J. Cameron Millar
My research efforts within the North Texas Eye Research Institute (NTERI) are dedicated to the investigation and further development of the mouse as a useful model for the study of aqueous humor dynamics and primary open-angle glaucoma (POAG). Areas of expertise include studies (in living animals) of: aqueous humor dynamics, intraocular pressure measurement, generation and development of transgenic models of POAG using viral vectors, visualization of the eye using spectral domain ocular coherence tomography (SD-OCT), and electroretinography. Projects currently under way include an investigation, using 5XFAD mice (which express five familial Alzheimer’s Disease (AD) mutations) into a possible connection between AD and POAG I also routinely interact with other NTERI members in a multi-disciplinary manner.
1. A possible association between primary open-angle glaucoma (POAG) and Alzheimer’s disease (AD)

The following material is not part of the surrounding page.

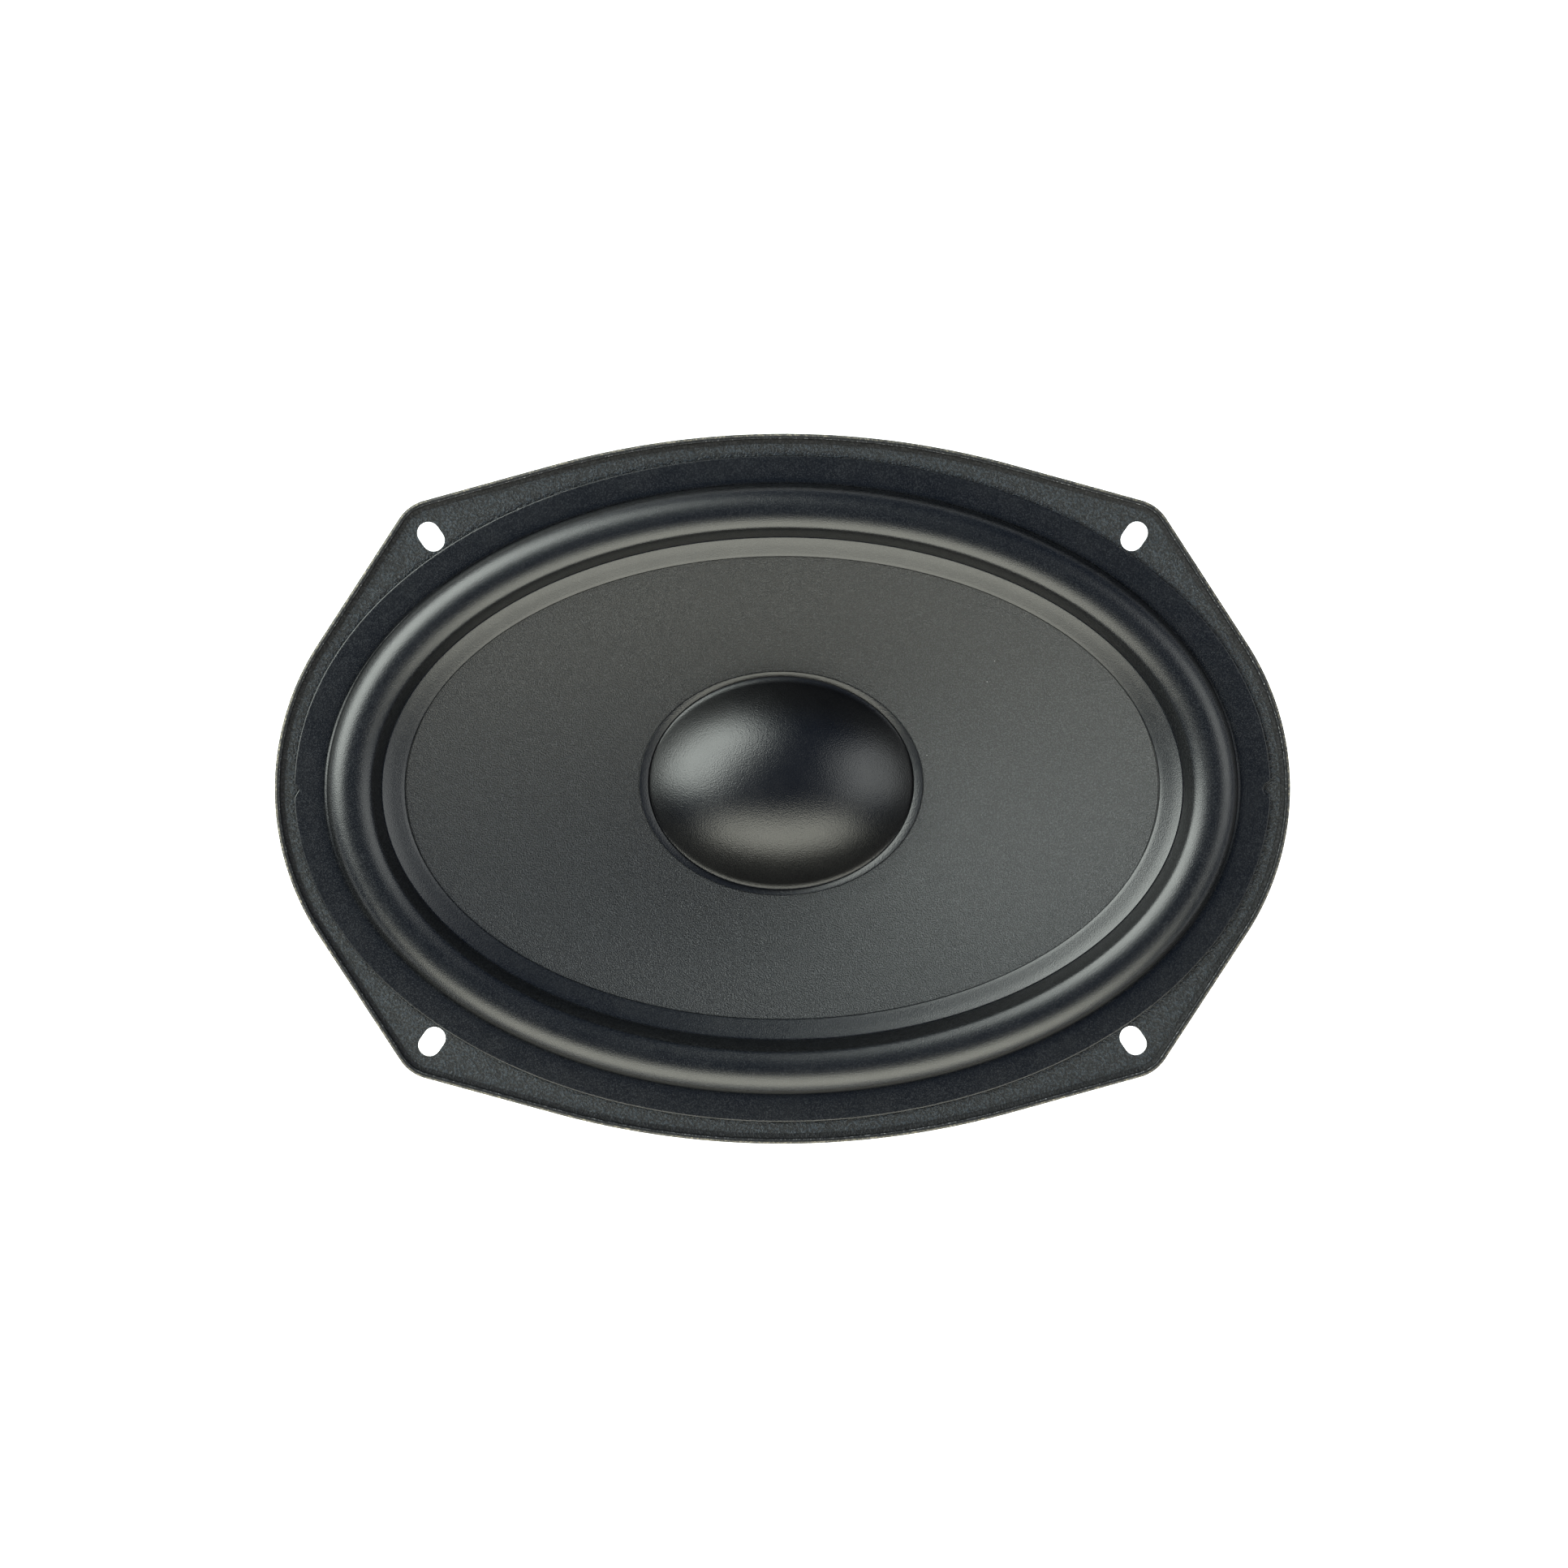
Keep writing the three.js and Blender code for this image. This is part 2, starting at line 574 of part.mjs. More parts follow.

A possible association between primary open-angle glaucoma (POAG) and Alzheimer’s disease (AD) is being studied in transgenic mice (5XFAD mice) that express five familial Alzheimer mutations (human amyloid precursor protein (APP) with Swedish mutations (K670N/M671L) at the β-secretase cleavage site and two FAD associated mutations (I716V/V717I) at the γ-secretase cleavage site, and human PS1 with the M146V and L286V mutations under control of mouse Thy-1 promoter). 5XFAD mice develop Aβ plaque deposition at 2 months and cognitive deficits and neurodegeneration at 4-6 months of age. We have found that 5XFAD mice exhibit significant disturbance in intraocular pressure (IOP) and corresponding changes in aqueous outflow facility compared with controls from age ~3 months onwards. At age ~6 months onwards they accumulate amyloid beta (Ab) in their retinal pigment epithelium and chamber angles, and at age ~10 months they exhibit severe thinning of their retinas and significant loss of retinal ganglion cells (RGCs). Their mean pattern electroretinography (PERG) amplitudes (a measure of RGC function) also diminish accordingly.
Millar, J.C., Webber, H.C., Phan T.N., Neubauer, S. & Clark, A.F. Primary open-angle glaucoma and Alzheimer’s disease: is there an association in 5XFAD mice? Invest. Ophthalmol. Vis. Sci. 57: 2016 ARVO (Accepted for presentation at ARVO meeting, Seattle, Washington, USA 2016).
2.The Use of Lentiviral Vectors as Anterior Segment Gene Transducing Agents in the Mouse are Under Investigation
Recently, we injected copGFP HIV and FIV vectors into mouse eyes and studied expression of fluorescence and immunogenicity, according to the following methodology: Naïve BALB/cJ and C3H/HeJ mice, 8-9 weeks (♀) were each divided into 2 cohorts (N = 5 animals/cohort). One cohort of BALB/cJ and C3H/HeJ animals received (OS only) an intravitreal (IVT) injection (1.336´106 ifu/2μL injection bolus) of FIV vector (pSIF1-H1-siLuc-copGFP). The other cohort of BALB/cJ and C3H/HeJ animals received (OS only) an IVT injection of HIV vector (pSIH1-H1-siLuc-copGFP (8.7´106 ifu/2μL injection bolus)). From Day = 6 following injection, eyes were examined twice/week for fluorescence, and by ophthalmoscopy. On Day = 40, animals were sacrificed and eyes processed for histology. Lentivrus-injected eyes in C3H/HeJ animals showed significant fluorescence in the chamber angle, starting at Day = 9 (HIV) and Day = 20 (FIV), which persisted to sacrifice. FIV-injected eyes in BALB/cJ animals showed marginal fluorescence, starting at Day = 9. HIV-injected eyes in BALB/cJ animals showed no fluorescence. No immunogenicity was seen. In both HIV and FIV-injected C3H/HeJ eye sections, fluorescence was seen in the trabecular meshwork (TM). In FIV-injected BALB/cJ eyes, marginal fluorescence was seen in the TM. Injected eyes also showed marginal fluorescence in retina and lens. In HIV-injected BALB/cJ eyes, no fluorescence was seen. No evidence of inflammatory infiltrates was seen. We conclude that lentiviral vectors are able to yield sustained transgene expression in C3H/HeJ mice TM following IVT injection, without promoting immunogenicity.
Millar, J.C., Holder, M. & Clark, A.F. Investigation of lentiviral vectors as anterior segment gene transducing agents in the mouse. J. Ocul. Pharmacol. Ther. 2015 (Accepted for presentation at AOPT meeting, Charleston, South Carolina, USA 2015).